Scientific classification
- Kingdom: Animalia
- Phylum: Chordata
- Class: Actinopterygii
- Order: Siluriformes
- Family: Ictaluridae
- Genus: Noturus
- Species: N. funebris
- Binomial name: Noturus funebris (C. H. Gilbert & Swain, 1891)

= Black madtom =

- Genus: Noturus
- Species: funebris
- Authority: (C. H. Gilbert & Swain, 1891)
- Conservation status: LC

Species of fish

The black madtom (Noturus funebris) is a nocturnal, freshwater, diminutive catfish found in watersheds in Florida, Louisiana, Alabama, and Mississippi, and is one of 29 species of madtom.

== Description ==
The black madtom has a rather plump body. It is a black or dark black blue on the top half and lighter on the lower half. It has an average total length of 7.9 cm, but can reach a total length of 15 cm. They have many tiny dots across their body, most obvious under the head and belly. The anal fin—the fin found under the body of the fish—is long and has 21 to 27 rays, reaching the caudal—or tail—fin. The caudal fin is usually straight or barely rounded. Like other madtoms, black madtoms possess many chemically sensitive sensory pores and barbels.

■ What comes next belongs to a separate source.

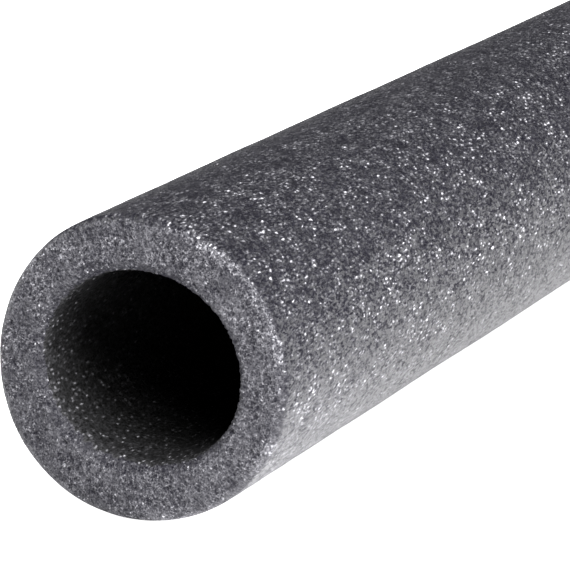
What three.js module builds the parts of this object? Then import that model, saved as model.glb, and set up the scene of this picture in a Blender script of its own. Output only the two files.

== Distribution and habitat ==
These fish can commonly be found from gulf slope drainages from Econfina Creek, Florida, to the Pearl River in Louisiana and Mississippi.

Black madtoms prefer permanent springs and creeks or rivers with a moderate or fast flow. They prefer a habitat with a small gravel or coarse sand bed, and prefer the cover of vegetation. It is presumed that eggs are laid under rocks.

== Diet ==
The black madtom is believed to have a similar diet to those of other madtom, consisting of decapods and the larvae of flies, mayflies, and caddisflies. Plant material makes up a greater percent of the diet in summer.

== Behavior ==
The black madtom have been noted to be nocturnal.